Cloud computing in higher ed is on a collision course with the prospect of internet deregulation. In the age of cloud computing, a lion’s share of some of higher ed’s most important institutional information telecommunication companies transmit, and will therefore control under these new rules.
 
  • Do higher education’s institutional leaders even know yet what that means? I don’t exactly, and so if they do, please let us know?  At the very least it does make me wonder whether it poses potential violations of FERPA. Or whether higher ed will be forced to pay even more for its network connections and communications, while we strive as a society to make education more affordable and accessible.

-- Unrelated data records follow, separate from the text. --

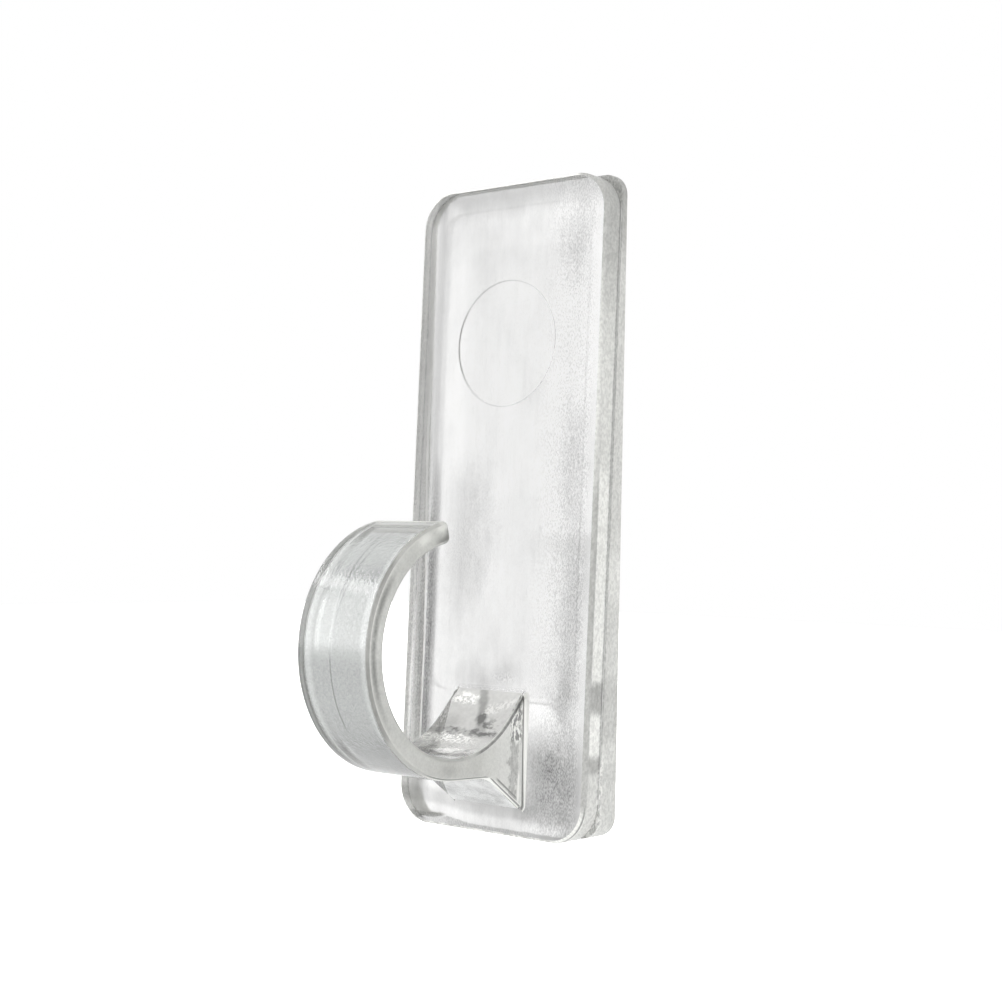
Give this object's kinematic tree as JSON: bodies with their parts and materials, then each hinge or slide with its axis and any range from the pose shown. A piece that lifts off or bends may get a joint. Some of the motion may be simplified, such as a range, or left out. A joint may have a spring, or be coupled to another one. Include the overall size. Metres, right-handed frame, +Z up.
{
  "type": "adhesive hook",
  "caption": "Clear plastic C-shaped hook on a flat front plate that slides down onto a wedge base, held to a wall by a stretch-release adhesive strip.",
  "frame": {"origin": "on the wall plane, on the centre line, at mid-height of the front plate", "axes": "+Y into the wall, the hook faces -Y; +Z up, along the length of the plate; X across the width"},
  "size_m": [0.025, 0.0296, 0.0676],
  "materials": {
    "clear_plastic": "clear moulded plastic, glossy outside, faintly mottled",
    "clear_plastic_base": "clear moulded plastic, faintly mottled",
    "strip_film": "clear stretch film, satin",
    "base_gum": "clear tacky adhesive",
    "wall_gum": "clear tacky adhesive",
    "liner": "milky release film"
  },
  "bodies": {
    "base": {"base_plate": "clear_plastic_base", "base_adhesive": "base_gum", "strip_core": "strip_film", "wall_adhesive": "wall_gum", "release_liner": "liner"},
    "hook": {"hook_body": "clear_plastic"}
  },
  "joints": [
    {"name": "hook_slide", "type": "slide", "parent": "base", "child": "hook", "axis": [0, 0.0307, 0.9995], "range_m": [0, 0.064]}
  ]
}
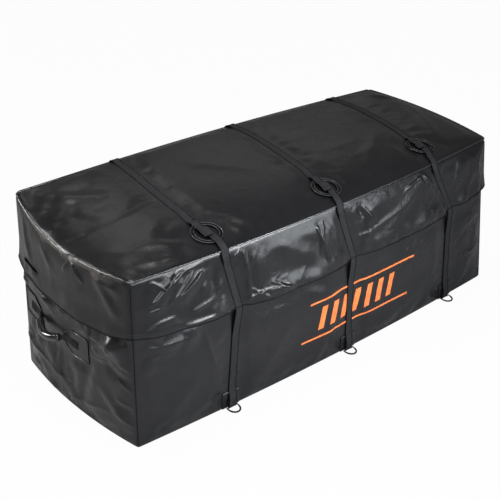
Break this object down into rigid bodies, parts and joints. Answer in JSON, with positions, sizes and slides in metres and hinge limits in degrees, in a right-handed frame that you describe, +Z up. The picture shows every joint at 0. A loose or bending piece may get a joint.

Might failure to pay premium rates imposed on tech companies such a Google and Facebook result in a slow-down of teaching and learning, research and other institutional communications?
  • All of higher ed’s missions rely on internet communications. The federal government must assure higher ed (the entire education sector, really) of access, accountability, equal speeds, no commercial routing or scraping of proprietary information, and foundational privacy practices and security controls at least commensurate with our regulatory compliance obligations.
I recommend that higher education not get immediately embroiled in the legal issues of whether the internet be categorized as a utility or some other category, or get too hung up on who owns or defines terms such as net neutrality, but rather that it focus specifically on its needs and insist through the most rigorous methods at its disposal to ensure that the proposed FCC actions not come at the expense of its missions.